A company in the southern city of Foshan had the foresight to register its name — Foshan Yiwanka Medical Management — just before the election. With just 15 employees, it offers cosmetic surgery around the eyes and nose, as well as liposuction and breast enlargement, said human resources manager Li Yunxing.
“Young women in China like to change their looks to copy film stars’ eyes, noses and lips,” he said. “No doubt young women here want Ivanka’s big eyes, her pretty nose and lips and her flawless figure.
“Her facial features, disposition and appearance are perfect,” Li added, “no matter whether they are judged by the beauty standards of the East or the West.”
Taking advantage of — or faking — foreign brands is common in China, as is the practice of “trademark squatting,” whereby someone preemptively registers a spurious trademark claim in the hope of later being paid to relinquish it.
Whether any of these trademark claims will be successful is another matter.
China’s enforcement of trademarks has been brought closer to global standards in recent years, and in January the Supreme People’s Court issued guidelines specifically outlawing use of the names of public figures involved in politics, economy, culture and religion.
In December, the court also revoked the right of sportswear-maker Qiaodan Sports to use Michael Jordan’s last name written in Chinese characters, ruling that Jordan is “well recognized” here and should have the legal right to his name.
At Foshan Bainuo Sanitary Products, Li said he realized there was a possibility his trademark application would be rejected. “But I have to try,” he said. “I can’t let go of such a good name from this influential woman for our sanitary napkins.”
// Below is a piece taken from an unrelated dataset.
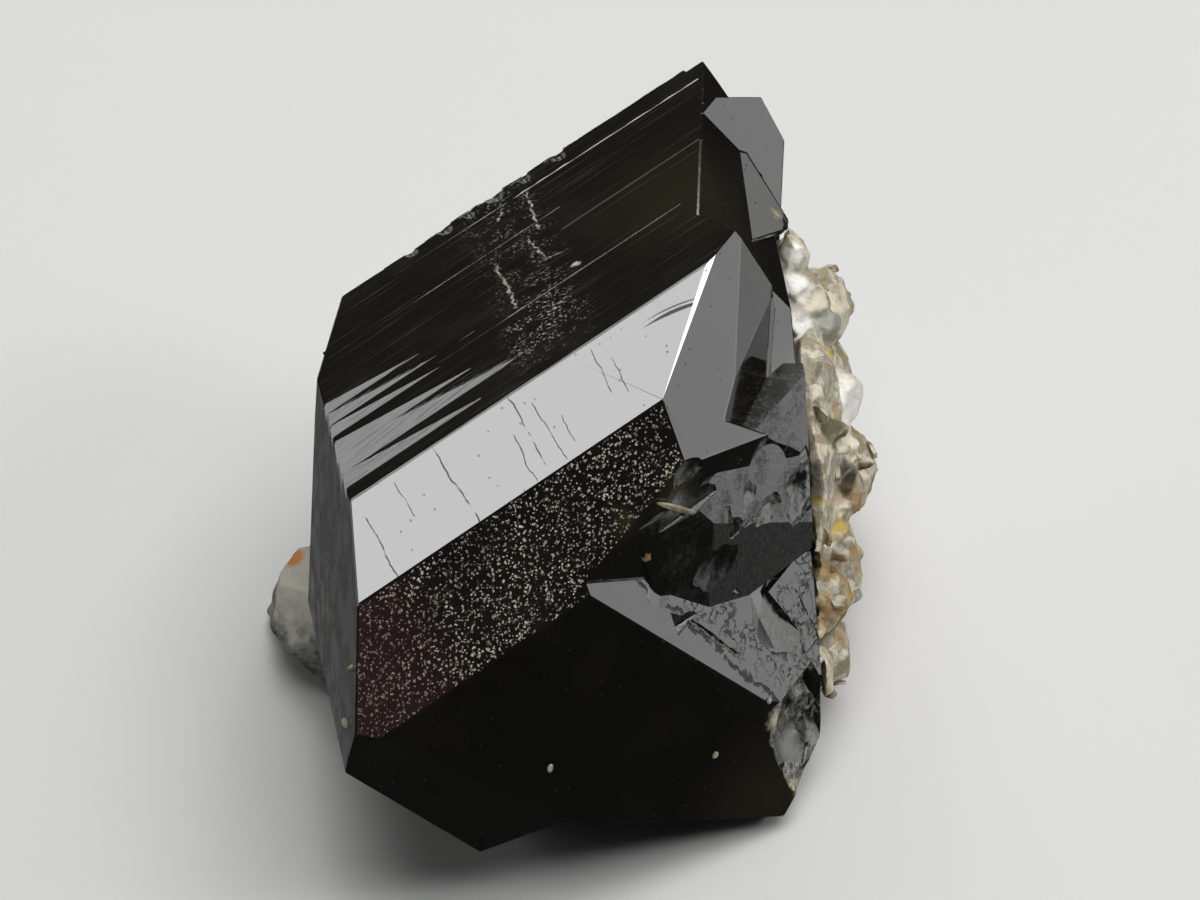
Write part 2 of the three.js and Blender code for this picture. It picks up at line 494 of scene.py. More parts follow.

President Trump has also waged several battles to trademark his own brand name in China, winning an appeal last year to claim the “TRUMP” name for construction services from a man named Dong Wei, who had held the trademark for a decade, apparently without using it.
Although trademark lawyers said there were sound legal reasons for Trump to have won the case, the victory did prompt speculation that he may have received special favors from the Chinese government.
The Chang Tsi law firm declined to comment for this story, but if Ivanka Trump’s company chooses to contest any trademark claims in China, the cases are sure to attract international interest and scrutiny.
Scott Palmer, a partner and leading trademark lawyer in the Beijing office of Los Angeles-based Sheppard Mullin, said he had seen “no evidence whatsoever” that the Chinese government had provided Trump any favors in his trademark litigation. But, he added, the fact that Trump has long traded on the value of his name makes this uncharted waters for an American president.
“How can you divorce yourself from your business interests, if your business is really your name?” Palmer said.
Congcong Zhang contributed to this article.